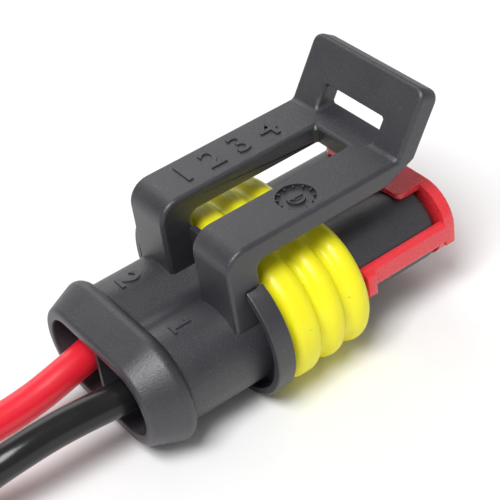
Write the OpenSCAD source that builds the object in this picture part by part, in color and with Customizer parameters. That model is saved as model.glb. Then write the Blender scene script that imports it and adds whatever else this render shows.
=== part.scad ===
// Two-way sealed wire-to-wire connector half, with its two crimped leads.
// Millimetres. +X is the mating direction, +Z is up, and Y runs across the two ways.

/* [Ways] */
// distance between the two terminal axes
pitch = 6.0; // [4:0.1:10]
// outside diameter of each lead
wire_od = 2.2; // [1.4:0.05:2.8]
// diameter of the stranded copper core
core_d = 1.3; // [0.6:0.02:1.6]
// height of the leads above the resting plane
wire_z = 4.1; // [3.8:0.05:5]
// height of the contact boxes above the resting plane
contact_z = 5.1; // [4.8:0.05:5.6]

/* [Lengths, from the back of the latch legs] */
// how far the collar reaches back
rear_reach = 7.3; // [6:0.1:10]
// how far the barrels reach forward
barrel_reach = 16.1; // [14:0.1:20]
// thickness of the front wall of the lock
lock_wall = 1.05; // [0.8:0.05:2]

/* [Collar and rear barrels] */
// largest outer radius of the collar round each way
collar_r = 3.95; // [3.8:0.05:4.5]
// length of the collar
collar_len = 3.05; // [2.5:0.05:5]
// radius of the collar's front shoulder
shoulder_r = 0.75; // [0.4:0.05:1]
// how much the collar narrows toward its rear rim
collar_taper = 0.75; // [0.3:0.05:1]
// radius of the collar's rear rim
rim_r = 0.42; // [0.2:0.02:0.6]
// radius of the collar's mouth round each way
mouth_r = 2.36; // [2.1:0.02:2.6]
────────
The exercise: Copy out the lines that hold "part".

Final result:
Write the OpenSCAD source that builds the object in this picture part by part, in color and with Customizer parameters. That model is saved as model.glb. Then write the Blender scene script that imports it and adds whatever else this render shows.
=== part.scad ===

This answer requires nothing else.